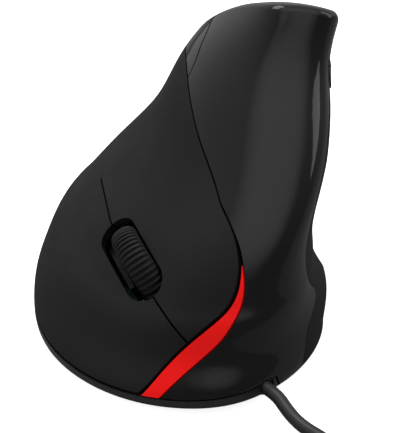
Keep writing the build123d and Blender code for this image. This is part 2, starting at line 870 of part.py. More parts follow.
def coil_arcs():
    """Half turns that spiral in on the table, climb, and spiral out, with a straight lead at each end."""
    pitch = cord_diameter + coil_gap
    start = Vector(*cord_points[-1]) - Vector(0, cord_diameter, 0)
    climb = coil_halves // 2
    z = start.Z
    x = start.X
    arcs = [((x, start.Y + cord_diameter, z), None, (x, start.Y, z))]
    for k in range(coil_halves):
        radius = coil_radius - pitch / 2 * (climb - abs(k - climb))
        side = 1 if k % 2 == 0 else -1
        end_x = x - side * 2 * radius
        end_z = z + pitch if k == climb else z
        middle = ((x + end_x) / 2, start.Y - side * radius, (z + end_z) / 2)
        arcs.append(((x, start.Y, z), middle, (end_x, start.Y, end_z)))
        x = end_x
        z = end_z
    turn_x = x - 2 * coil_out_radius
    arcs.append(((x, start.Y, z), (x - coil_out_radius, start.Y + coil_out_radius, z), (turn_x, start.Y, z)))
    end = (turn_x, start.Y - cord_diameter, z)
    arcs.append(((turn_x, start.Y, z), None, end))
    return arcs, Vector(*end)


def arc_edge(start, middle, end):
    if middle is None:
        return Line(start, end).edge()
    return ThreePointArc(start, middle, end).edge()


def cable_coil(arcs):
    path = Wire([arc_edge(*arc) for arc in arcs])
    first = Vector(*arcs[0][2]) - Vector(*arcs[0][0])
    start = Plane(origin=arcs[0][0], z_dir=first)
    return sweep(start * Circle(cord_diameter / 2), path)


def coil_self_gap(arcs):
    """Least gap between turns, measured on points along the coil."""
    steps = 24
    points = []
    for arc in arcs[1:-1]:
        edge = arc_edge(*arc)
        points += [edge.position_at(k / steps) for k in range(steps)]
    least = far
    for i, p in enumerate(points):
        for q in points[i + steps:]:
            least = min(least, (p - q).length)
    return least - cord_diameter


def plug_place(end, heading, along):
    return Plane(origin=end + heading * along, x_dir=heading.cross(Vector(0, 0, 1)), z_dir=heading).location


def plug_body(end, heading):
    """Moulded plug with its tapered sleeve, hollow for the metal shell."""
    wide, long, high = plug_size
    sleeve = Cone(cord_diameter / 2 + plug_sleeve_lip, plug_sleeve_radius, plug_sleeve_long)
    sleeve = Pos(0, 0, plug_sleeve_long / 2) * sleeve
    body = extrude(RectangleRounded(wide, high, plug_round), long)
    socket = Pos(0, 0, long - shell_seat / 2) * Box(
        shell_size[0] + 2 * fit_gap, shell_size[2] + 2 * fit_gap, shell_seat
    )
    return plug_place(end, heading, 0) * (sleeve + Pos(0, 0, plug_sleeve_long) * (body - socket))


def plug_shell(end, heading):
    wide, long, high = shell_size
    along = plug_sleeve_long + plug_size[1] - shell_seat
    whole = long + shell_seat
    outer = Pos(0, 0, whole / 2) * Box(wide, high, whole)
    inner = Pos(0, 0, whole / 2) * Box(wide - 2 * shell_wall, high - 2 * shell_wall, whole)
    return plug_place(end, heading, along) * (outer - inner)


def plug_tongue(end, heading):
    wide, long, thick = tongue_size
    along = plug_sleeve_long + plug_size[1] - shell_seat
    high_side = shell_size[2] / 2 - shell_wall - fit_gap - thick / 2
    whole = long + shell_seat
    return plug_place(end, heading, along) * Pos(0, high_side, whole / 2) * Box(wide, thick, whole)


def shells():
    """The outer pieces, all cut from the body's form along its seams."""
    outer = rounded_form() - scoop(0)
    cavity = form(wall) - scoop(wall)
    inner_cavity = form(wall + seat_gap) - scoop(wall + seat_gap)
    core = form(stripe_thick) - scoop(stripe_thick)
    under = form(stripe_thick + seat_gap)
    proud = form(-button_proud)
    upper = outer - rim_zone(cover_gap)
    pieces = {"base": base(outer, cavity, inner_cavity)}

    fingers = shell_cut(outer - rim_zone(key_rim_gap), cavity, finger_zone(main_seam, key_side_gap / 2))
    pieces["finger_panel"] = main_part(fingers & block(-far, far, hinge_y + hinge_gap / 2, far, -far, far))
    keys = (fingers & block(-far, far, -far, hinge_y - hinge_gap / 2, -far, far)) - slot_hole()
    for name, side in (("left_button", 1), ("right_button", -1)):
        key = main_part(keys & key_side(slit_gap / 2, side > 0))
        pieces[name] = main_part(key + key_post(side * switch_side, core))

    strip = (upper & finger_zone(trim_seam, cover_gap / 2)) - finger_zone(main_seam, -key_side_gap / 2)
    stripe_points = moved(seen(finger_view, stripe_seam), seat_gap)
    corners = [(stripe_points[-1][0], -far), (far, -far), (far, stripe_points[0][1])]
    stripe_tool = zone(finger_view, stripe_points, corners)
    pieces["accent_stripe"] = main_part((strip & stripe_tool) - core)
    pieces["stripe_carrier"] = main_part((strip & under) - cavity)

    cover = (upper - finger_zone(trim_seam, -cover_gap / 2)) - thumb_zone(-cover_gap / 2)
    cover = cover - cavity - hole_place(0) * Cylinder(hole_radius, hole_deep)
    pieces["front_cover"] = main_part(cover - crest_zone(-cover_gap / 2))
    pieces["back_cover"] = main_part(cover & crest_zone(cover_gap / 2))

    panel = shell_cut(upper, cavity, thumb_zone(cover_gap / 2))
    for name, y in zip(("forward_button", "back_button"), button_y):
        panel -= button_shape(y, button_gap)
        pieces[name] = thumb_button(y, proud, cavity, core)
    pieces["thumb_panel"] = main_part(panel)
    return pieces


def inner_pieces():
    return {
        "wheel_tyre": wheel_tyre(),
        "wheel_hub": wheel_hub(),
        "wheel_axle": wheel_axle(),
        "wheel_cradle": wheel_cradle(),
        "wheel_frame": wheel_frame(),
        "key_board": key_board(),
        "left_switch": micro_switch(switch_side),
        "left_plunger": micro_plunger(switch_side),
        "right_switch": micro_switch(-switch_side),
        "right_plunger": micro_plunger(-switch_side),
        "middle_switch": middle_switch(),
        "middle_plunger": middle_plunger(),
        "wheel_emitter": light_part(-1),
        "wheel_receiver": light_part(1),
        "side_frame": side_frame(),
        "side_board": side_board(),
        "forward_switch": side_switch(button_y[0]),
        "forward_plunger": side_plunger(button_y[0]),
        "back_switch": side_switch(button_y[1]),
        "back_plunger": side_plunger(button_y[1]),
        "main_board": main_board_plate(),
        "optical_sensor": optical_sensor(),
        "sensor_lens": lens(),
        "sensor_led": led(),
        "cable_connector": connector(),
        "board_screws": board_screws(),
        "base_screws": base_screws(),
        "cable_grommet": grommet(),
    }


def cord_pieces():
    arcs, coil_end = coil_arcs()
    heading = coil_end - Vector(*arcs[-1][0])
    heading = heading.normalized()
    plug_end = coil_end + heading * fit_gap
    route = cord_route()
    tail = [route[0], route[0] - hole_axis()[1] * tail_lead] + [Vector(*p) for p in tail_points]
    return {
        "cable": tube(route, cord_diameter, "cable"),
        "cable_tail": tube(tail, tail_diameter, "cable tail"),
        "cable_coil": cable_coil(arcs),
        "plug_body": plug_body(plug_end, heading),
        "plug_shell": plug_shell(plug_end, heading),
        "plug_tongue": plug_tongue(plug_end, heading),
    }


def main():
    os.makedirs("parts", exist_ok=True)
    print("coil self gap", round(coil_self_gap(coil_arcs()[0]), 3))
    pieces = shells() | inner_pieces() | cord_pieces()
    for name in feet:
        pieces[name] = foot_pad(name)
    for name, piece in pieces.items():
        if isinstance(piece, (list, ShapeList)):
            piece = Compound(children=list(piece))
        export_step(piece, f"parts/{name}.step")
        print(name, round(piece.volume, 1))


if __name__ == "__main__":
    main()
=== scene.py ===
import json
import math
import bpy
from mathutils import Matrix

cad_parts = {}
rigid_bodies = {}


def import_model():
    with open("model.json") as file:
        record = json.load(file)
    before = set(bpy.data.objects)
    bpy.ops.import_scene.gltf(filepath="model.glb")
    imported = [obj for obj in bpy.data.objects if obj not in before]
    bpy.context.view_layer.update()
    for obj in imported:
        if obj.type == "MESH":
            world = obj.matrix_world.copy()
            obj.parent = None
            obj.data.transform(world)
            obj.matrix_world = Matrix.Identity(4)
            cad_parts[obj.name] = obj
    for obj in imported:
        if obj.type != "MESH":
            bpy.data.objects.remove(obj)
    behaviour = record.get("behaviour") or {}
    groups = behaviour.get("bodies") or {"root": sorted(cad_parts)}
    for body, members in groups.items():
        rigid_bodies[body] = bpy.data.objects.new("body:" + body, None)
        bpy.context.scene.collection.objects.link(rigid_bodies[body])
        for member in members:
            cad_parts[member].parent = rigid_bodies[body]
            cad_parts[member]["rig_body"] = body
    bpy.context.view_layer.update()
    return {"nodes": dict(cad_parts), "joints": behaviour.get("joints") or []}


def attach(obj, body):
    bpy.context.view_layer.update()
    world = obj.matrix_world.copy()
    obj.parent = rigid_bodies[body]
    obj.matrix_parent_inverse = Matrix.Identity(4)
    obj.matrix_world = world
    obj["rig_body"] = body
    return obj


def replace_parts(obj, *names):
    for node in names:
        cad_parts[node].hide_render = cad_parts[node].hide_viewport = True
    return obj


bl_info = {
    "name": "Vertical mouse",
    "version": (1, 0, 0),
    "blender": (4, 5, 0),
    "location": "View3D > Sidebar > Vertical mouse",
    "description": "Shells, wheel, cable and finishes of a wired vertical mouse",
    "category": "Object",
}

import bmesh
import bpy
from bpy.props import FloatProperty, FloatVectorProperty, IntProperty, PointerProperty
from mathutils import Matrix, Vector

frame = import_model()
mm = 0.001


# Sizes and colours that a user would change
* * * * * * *
## Job
Repeat word for word the stretch of lines from the one with "pieces = shells()" down to the one with "bpy.data.objects.remove(obj)", both included.

## Reply
    pieces = shells() | inner_pieces() | cord_pieces()
    for name in feet:
        pieces[name] = foot_pad(name)
    for name, piece in pieces.items():
        if isinstance(piece, (list, ShapeList)):
            piece = Compound(children=list(piece))
        export_step(piece, f"parts/{name}.step")
        print(name, round(piece.volume, 1))


if __name__ == "__main__":
    main()
=== scene.py ===
import json
import math
import bpy
from mathutils import Matrix

cad_parts = {}
rigid_bodies = {}


def import_model():
    with open("model.json") as file:
        record = json.load(file)
    before = set(bpy.data.objects)
    bpy.ops.import_scene.gltf(filepath="model.glb")
    imported = [obj for obj in bpy.data.objects if obj not in before]
    bpy.context.view_layer.update()
    for obj in imported:
        if obj.type == "MESH":
            world = obj.matrix_world.copy()
            obj.parent = None
            obj.data.transform(world)
            obj.matrix_world = Matrix.Identity(4)
            cad_parts[obj.name] = obj
    for obj in imported:
        if obj.type != "MESH":
            bpy.data.objects.remove(obj)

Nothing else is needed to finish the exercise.